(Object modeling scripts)
____

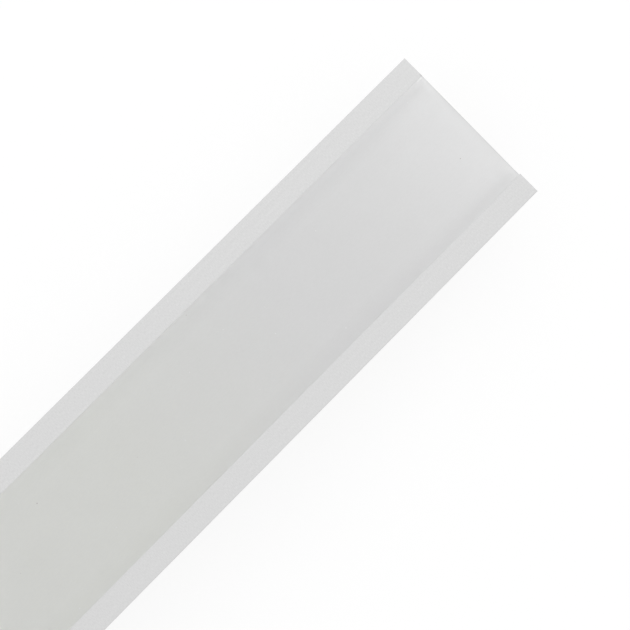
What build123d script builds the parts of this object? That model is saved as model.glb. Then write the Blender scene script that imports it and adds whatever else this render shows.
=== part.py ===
from build123d import *
import os

# Recessed aluminium profile for LED strips, lying on its back with its light face up.
# It is an extruded channel with a flange along each side of its mouth, an opal cover that
# snaps under two lips and can be slid out at either end, and two LED strips on its web.
# X runs along the profile, Y across it, and Z from the back to the light face.
# The origin is at the middle of the length and of the width, in the plane of the back.
# All sizes are in millimetres.

# Channel: overall form
profile_length = 1000.0
overall_width = 65.0
overall_height = 35.0
mouth_width = 48.0
wall = 1.4
flange_thickness = 1.6

# Channel: web that carries the strips, with low ribs that keep them straight and a guide
# groove for drilling between them
web_underside = 8.0
web_thickness = 1.6
rib_width = 0.6
rib_height = 0.5
guide_groove_width = 1.2
guide_groove_depth = 0.4

# Channel: slotted back, whose slot takes clips and hangers
back_thickness = 1.4
back_slot_width = 22.0
back_bead = 1.2

# Channel: lips that hold the cover
lip_reach = 2.2
lip_thickness = 1.2

# Channel: groove for spring clips along each outer wall
groove_middle = 21.0
groove_width = 4.0
groove_depth = 1.0

# Channel: ports for the self-tapping screws of an end plate
port_radius = 1.25
port_wall = 1.1
port_slot = 1.3
port_slot_angle = -135.0
port_merge = 0.4

# Channel: edge radii
front_edge_radius = 0.2
corner_radius = 0.4
root_radius = 0.6

# Cover, which fills the mouth from edge to edge without a gap that shows
cover_thickness = 1.6
cover_setback = 0.1
cover_side_gap = 0.02
cover_fit = 0.1
leg_thickness = 1.2
leg_depth = 5.6
leg_gap = 0.3
hook_catch = 0.5
hook_nose = 0.3
hook_height = 3.4
leg_edge_radius = 0.3
leg_root_radius = 0.5
cover_end_skew = 0.5

# LED strips
strip_spacing = 18.0
strip_width = 10.0
strip_side_gap = 0.4
tape_thickness = 0.15
board_thickness = 0.2
segment_length = 50.0
strip_end_margin = 20.0
leds_per_segment = 3
led_length = 3.5
led_width = 2.8
led_height = 0.7
window_length = 2.7
window_width = 2.0
window_depth = 0.3
window_fill = 0.25
lead_length = 0.3
lead_width = 2.2
lead_height = 0.25
resistor_length = 3.2
resistor_width = 1.6
resistor_height = 0.55
end_cap_length = 0.5
end_cap_height = 0.6
pad_length = 3.6
pad_width = 2.2
pad_thickness = 0.05
pad_spacing = 5.0

# Planes and faces that the pieces share
half_width = overall_width / 2
half_mouth = mouth_width / 2
half_body = half_mouth + wall
flange_underside = overall_height - flange_thickness
web_top = web_underside + web_thickness
cover_top = overall_height - cover_setback
cover_underside = cover_top - cover_thickness
lip_top = cover_underside - cover_fit
lip_underside = lip_top - lip_thickness
lip_tip = half_mouth - lip_reach
leg_outside = lip_tip - leg_gap
leg_inside = leg_outside - leg_thickness
board_top = web_top + tape_thickness + board_thickness
segment_count = int((profile_length - 2 * strip_end_margin) // segment_length)
strip_length = segment_length * segment_count


def bar(y_low, y_high, z_low, z_high):
    """A rectangle of the cross-section between two sides and two heights."""
    middle = Pos((y_low + y_high) / 2, (z_low + z_high) / 2)
    return middle * Rectangle(y_high - y_low, z_high - z_low)


def rounded(section, radius, *corners):
    """The section with the corners nearest to the given points rounded."""
    found = [section.vertices().sort_by_distance((y, z, 0))[0] for y, z in corners]
    return fillet(found, radius)


def mirrored(half):
    """A whole cross-section from its half at positive Y."""
    return half + mirror(half, about=Plane.YZ)


def extruded(section, length):
    """A cross-section carried along X, half of the length each way."""
    return extrude(Plane.YZ * section, amount=length / 2, both=True)


def side_wall():
    """Half section of the wall, which steps inwards behind the spring clip groove."""
    groove_low = groove_middle - groove_width / 2
    groove_high = groove_middle + groove_width / 2
    inner = half_mouth - groove_depth
    step = Polygon(
        (half_mouth, groove_low - wall - groove_depth),
        (half_mouth, groove_high + wall + groove_depth),
        (inner, groove_high + wall),
        (inner, groove_low - wall),
        align=None,
    )
    upright = bar(half_mouth, half_body, 0, flange_underside)
    groove = bar(half_body - groove_depth, half_body, groove_low, groove_high)
    return upright + step - groove


def screw_port():
    """Half section of a corner screw port: its metal, and the core with its open slot."""
    radius = port_radius + port_wall
    y = half_mouth - radius + port_merge
    z = web_underside - radius + port_merge
    metal = Pos(y, z) * Circle(radius) + bar(y, half_mouth, z, web_underside)
    cut = Pos(radius / 2, 0) * Rectangle(radius + port_merge, port_slot)
    slot = Rot(0, 0, port_slot_angle) * cut
    return metal, Pos(y, z) * (Circle(port_radius) + slot)


def strip_ribs():
    """Half section of the two low ribs beside a strip."""
    reach = strip_width / 2 + strip_side_gap
    inner = strip_spacing / 2 - reach - rib_width
    outer = strip_spacing / 2 + reach
    ribs = [bar(y, y + rib_width, web_top, web_top + rib_height) for y in (inner, outer)]
    return ribs[0] + ribs[1]


def guide_groove():
    """Half section of the groove that centres a drill on the web."""
    return Polygon(
        (0, web_top),
        (guide_groove_width / 2, web_top),
        (0, web_top - guide_groove_depth),
        align=None,
    )


def channel_section():
    """The extrusion's cross-section."""
    slot_edge = back_slot_width / 2
    bead_top = back_thickness + back_bead
    port_metal, port = screw_port()
    flange = bar(half_mouth, half_width, flange_underside, overall_height)
    lip = bar(lip_tip, half_mouth, lip_underside, lip_top)
    web = bar(0, half_mouth, web_underside, web_top) - guide_groove()
    back = bar(slot_edge, half_body, 0, back_thickness)
    bead = bar(slot_edge, slot_edge + back_bead, back_thickness, bead_top)
    half = flange + side_wall() + lip + web + strip_ribs() + back + bead + port_metal - port
    half = rounded(
        half, front_edge_radius, (half_width, overall_height), (half_width, flange_underside)
    )
    half = rounded(
        half,
        corner_radius,
        (lip_tip, lip_top),
        (half_body, flange_underside),
        (half_body, 0),
        (slot_edge, 0),
        (slot_edge, bead_top),
    )
    half = rounded(half, root_radius, (half_mouth, web_top), (half_mouth, back_thickness))
    return mirrored(half)


def cover_section():
    """The cover's cross-section: a plate with two legs that hook under the lips."""
    edge = half_mouth - cover_side_gap
    leg_end = cover_underside - leg_depth
    hook_top = lip_underside - cover_fit
    hook_tip = lip_tip + hook_catch
    plate = bar(0, edge, cover_underside, cover_top)
    leg = bar(leg_inside, leg_outside, leg_end, cover_underside)
    hook = Polygon(
        (leg_outside, hook_top),
        (leg_outside, hook_top - hook_height),
        (hook_tip, hook_top - hook_nose),
        (hook_tip, hook_top),
        align=None,
    )
    half = plate + leg + hook
    half = rounded(half, leg_edge_radius, (leg_inside, leg_end))
    half = rounded(half, leg_root_radius, (leg_inside, cover_underside))
    return mirrored(half)


def cover():
    """The cover, whose saw cut at the +X end is a little out of square."""
    edge = half_mouth - cover_side_gap
    cut = Plane(
        origin=(profile_length / 2, edge, 0), z_dir=(2 * edge, -cover_end_skew, 0)
    )
    return split(extruded(cover_section(), profile_length), bisect_by=cut, keep=Keep.BOTTOM)


def plate_on(height, length, width, thickness):
    """A flat piece centred on X and Y, whose underside is at the given height."""
    on_seat = (Align.CENTER, Align.CENTER, Align.MIN)
    return Pos(0, 0, height) * Box(length, width, thickness, align=on_seat)


def placed(piece, places):
    """Copies of one piece at several places along a strip, as separate solids."""
    return Compound([Pos(x, y, 0) * piece for x, y in places])


def led_body():
    """A white LED package with the well of its window."""
    body = plate_on(board_top, led_length, led_width, led_height)
    well_floor = board_top + led_height - window_depth
    return body - plate_on(well_floor, window_length, window_width, window_depth)


def led_terminals(places):
    """Two tinned leads to each package, one against each of its ends."""
    lead = plate_on(board_top, lead_length, lead_width, lead_height)
    reach = (led_length + lead_length) / 2
    return placed(lead, [(x + side, y) for x, y in places for side in (-reach, reach)])


def resistor_body():
    """The part of a chip resistor between its end caps, lying across the strip."""
    return plate_on(
        board_top, resistor_width, resistor_length - 2 * end_cap_length, resistor_height
    )


def resistor_terminals(places):
    """Two tinned end caps to each resistor."""
    cap = plate_on(board_top, resistor_width, end_cap_length, end_cap_height)
    reach = (resistor_length - end_cap_length) / 2
    return placed(cap, [(x, y + side) for x, y in places for side in (-reach, reach)])


def solder_pads():
    """Pads across every cutting line of a strip, and half pads at its two ends."""
    end_pad = plate_on(board_top, pad_length / 2, pad_width, pad_thickness)
    cut_pad = plate_on(board_top, pad_length, pad_width, pad_thickness)
    end_x = strip_length / 2 - pad_length / 4
    sides = (-pad_spacing / 2, pad_spacing / 2)
    pads = [Pos(x, y, 0) * end_pad for x in (-end_x, end_x) for y in sides]
    for line in range(1, segment_count):
        x = line * segment_length - strip_length / 2
        pads += [Pos(x, y, 0) * cut_pad for y in sides]
    return Compound(pads)


def led_strip():
    """The pieces of one strip, centred on Y, by name."""
    pitch = segment_length / leds_per_segment
    starts = [n * segment_length - strip_length / 2 for n in range(segment_count)]
    led_places = [(s + (n + 0.5) * pitch, 0) for s in starts for n in range(leds_per_segment)]
    resistor_places = [(s + pitch, 0) for s in starts]
    window_floor = board_top + led_height - window_depth
    window = plate_on(window_floor, window_length, window_width, window_fill)
    tape = plate_on(web_top, strip_length, strip_width, tape_thickness)
    board = plate_on(web_top + tape_thickness, strip_length, strip_width, board_thickness)
    return {
        "adhesive_tape": tape,
        "led_board": board,
        "led_bodies": placed(led_body(), led_places),
        "led_windows": placed(window, led_places),
        "led_terminals": led_terminals(led_places),
        "resistors": placed(resistor_body(), resistor_places),
        "resistor_terminals": resistor_terminals(resistor_places),
        "solder_pads": solder_pads(),
    }


def main():
    os.makedirs("parts", exist_ok=True)
    pieces = {"channel": extruded(channel_section(), profile_length), "cover": cover()}
    for side, y in (("left", strip_spacing / 2), ("right", -strip_spacing / 2)):
        for name, piece in led_strip().items():
            pieces[f"{name}_{side}"] = Pos(0, y, 0) * piece
    for name, piece in pieces.items():
        export_step(piece, f"parts/{name}.step")
        print(name, round(piece.volume, 1))


main()
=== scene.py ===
# Recessed LED strip profile: finishes, strip details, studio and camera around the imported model.
import math

import bpy
import numpy as np
from mathutils import Matrix, Vector


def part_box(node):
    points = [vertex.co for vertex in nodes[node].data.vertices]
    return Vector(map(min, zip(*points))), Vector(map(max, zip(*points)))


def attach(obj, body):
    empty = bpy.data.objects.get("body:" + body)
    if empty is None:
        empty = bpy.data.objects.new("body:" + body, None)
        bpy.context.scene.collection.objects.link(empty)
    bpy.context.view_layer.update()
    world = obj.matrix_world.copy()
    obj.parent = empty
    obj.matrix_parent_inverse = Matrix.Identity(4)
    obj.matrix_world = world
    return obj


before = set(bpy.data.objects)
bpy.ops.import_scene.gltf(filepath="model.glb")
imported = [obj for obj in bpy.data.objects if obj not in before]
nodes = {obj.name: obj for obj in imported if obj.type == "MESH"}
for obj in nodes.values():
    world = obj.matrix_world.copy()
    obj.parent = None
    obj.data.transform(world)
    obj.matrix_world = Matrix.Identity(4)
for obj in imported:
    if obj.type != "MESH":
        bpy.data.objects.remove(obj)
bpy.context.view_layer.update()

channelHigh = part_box("channel")[1]
coverLow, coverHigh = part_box("cover")
white = (1.0, 1.0, 1.0, 1.0)
black = (0.0, 0.0, 0.0, 1.0)
print("stage: frame loaded,", len(nodes), "nodes")


# helpers for meshes and materials
def colour(level, warm=0.0):
    # linear colour of a grey that shows as level (0-255), warm by so many levels
    grey = [max(level + shift, 0.0) / 255.0 for shift in (warm, 0.0, -warm)]
    return [((c + 0.055) / 1.055) ** 2.4 if c > 0.04045 else c / 12.92 for c in grey] + [1.0]


def fill(tree, socket, value):
    # links a socket to another one, or gives it a plain value
    if isinstance(value, bpy.types.NodeSocket):
        tree.links.new(value, socket)
    else:
        socket.default_value = value


def wire(tree, node, **inputs):
    # fills a node's inputs by name, with _ for a space, or by number as n0, n1 and so on
    for name, value in inputs.items():
        numbered = name[0] == "n" and name[1:].isdigit()
        fill(tree, node.inputs[int(name[1:]) if numbered else name.replace("_", " ")], value)
    return node


def newNode(tree, kind, operation=None, **inputs):
    # a new shader node with its inputs filled, set to an operation where its kind has several
    node = tree.nodes.new("ShaderNode" + kind)
    if operation:
        node.operation = operation
    return wire(tree, node, **inputs)


def newMaterial(name):
    # a material that holds only a Principled shader, and its node tree
    material = bpy.data.materials.new(name)
    material.use_nodes = True
    tree = material.node_tree
    tree.nodes.clear()
    shader = newNode(tree, "BsdfPrincipled")
    newNode(tree, "OutputMaterial", Surface=shader.outputs["BSDF"])
    return material, tree, shader


def maths(tree, operation, a, b=0.0, c=0.0, clamp=False):
    # one Math node's value
    node = newNode(tree, "Math", operation, n0=a, n1=b, n2=c)
    node.use_clamp = clamp
    return node.outputs[0]


def product(tree, first, *others):
    # several values multiplied
    for other in others:
        first = maths(tree, "MULTIPLY", first, other)
    return first


def mixColour(tree, factor, a, b):
    # one Mix node's colour, from a at 0 to b at 1
    node = newNode(tree, "Mix")
    node.data_type = "RGBA"
    for number, value in ((0, factor), (6, a), (7, b)):
        fill(tree, node.inputs[number], value)
    return node.outputs[2]


def newGroup(name, inputs, outputs):
    # a shader node group with named float inputs and outputs
    group = bpy.data.node_groups.new(name, "ShaderNodeTree")
    for label, value in inputs.items():
        socket = group.interface.new_socket(label, in_out="INPUT", socket_type="NodeSocketFloat")
        socket.default_value = value
    for label in outputs:
        group.interface.new_socket(label, in_out="OUTPUT", socket_type="NodeSocketFloat")
    return group, group.nodes.new("NodeGroupInput"), group.nodes.new("NodeGroupOutput")


def useGroup(tree, group, **inputs):
    # a group placed in a material, with its inputs filled
    node = newNode(tree, "Group")
    node.node_tree = group
    return wire(tree, node, **inputs)


def useGrain(tree, scale):
    # the grain's value at a scale along each axis
    alongX, alongY, alongZ = scale
    return useGroup(tree, grain, Scale_X=alongX, Scale_Y=alongY, Scale_Z=alongZ).outputs[0]


def bumpy(tree, look, height):
    # the normal of a height, as strong and as deep as a finish says
    return newNode(
        tree, "Bump", Strength=look["bumpStrength"], Distance=look["bumpDepth"], Height=height
    ).outputs[0]


def dress(material, *names):
    # gives one material to nodes of the model
    for name in names:
        node = nodes[name]
        node.data.materials.clear()
        node.data.materials.append(material)


def objectPlace(tree):
    # the separate X, Y and Z of a point in the object's own frame
    place = newNode(tree, "TexCoord").outputs["Object"]
    return newNode(tree, "SeparateXYZ", Vector=place).outputs


def scaled(tree, vector, factor):
    # a colour or vector times a factor
    return newNode(tree, "VectorMath", "SCALE", Vector=vector, Scale=factor).outputs[0]


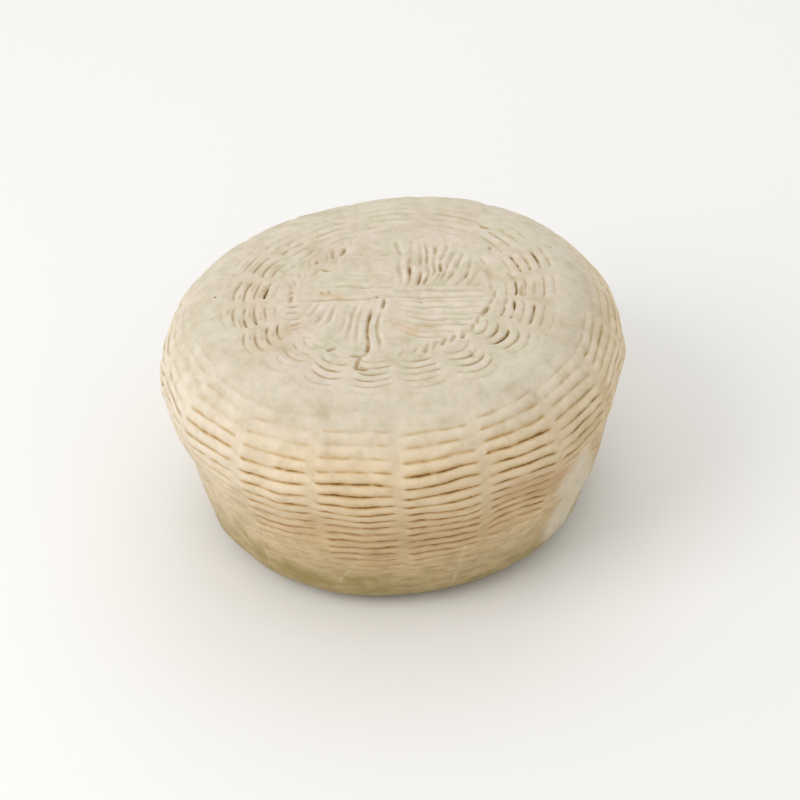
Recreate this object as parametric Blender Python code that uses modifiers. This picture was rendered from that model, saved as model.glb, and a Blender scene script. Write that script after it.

____

### Aim
Extract and output the part that opens with the line containing "strip_length, strip_width, tape_thickness)" and closes with the line containing "imported = [obj", unchanged, ends included.

### Full answer
    tape = plate_on(web_top, strip_length, strip_width, tape_thickness)
    board = plate_on(web_top + tape_thickness, strip_length, strip_width, board_thickness)
    return {
        "adhesive_tape": tape,
        "led_board": board,
        "led_bodies": placed(led_body(), led_places),
        "led_windows": placed(window, led_places),
        "led_terminals": led_terminals(led_places),
        "resistors": placed(resistor_body(), resistor_places),
        "resistor_terminals": resistor_terminals(resistor_places),
        "solder_pads": solder_pads(),
    }


def main():
    os.makedirs("parts", exist_ok=True)
    pieces = {"channel": extruded(channel_section(), profile_length), "cover": cover()}
    for side, y in (("left", strip_spacing / 2), ("right", -strip_spacing / 2)):
        for name, piece in led_strip().items():
            pieces[f"{name}_{side}"] = Pos(0, y, 0) * piece
    for name, piece in pieces.items():
        export_step(piece, f"parts/{name}.step")
        print(name, round(piece.volume, 1))


main()
=== scene.py ===
# Recessed LED strip profile: finishes, strip details, studio and camera around the imported model.
import math

import bpy
import numpy as np
from mathutils import Matrix, Vector


def part_box(node):
    points = [vertex.co for vertex in nodes[node].data.vertices]
    return Vector(map(min, zip(*points))), Vector(map(max, zip(*points)))


def attach(obj, body):
    empty = bpy.data.objects.get("body:" + body)
    if empty is None:
        empty = bpy.data.objects.new("body:" + body, None)
        bpy.context.scene.collection.objects.link(empty)
    bpy.context.view_layer.update()
    world = obj.matrix_world.copy()
    obj.parent = empty
    obj.matrix_parent_inverse = Matrix.Identity(4)
    obj.matrix_world = world
    return obj


before = set(bpy.data.objects)
bpy.ops.import_scene.gltf(filepath="model.glb")
imported = [obj for obj in bpy.data.objects if obj not in before]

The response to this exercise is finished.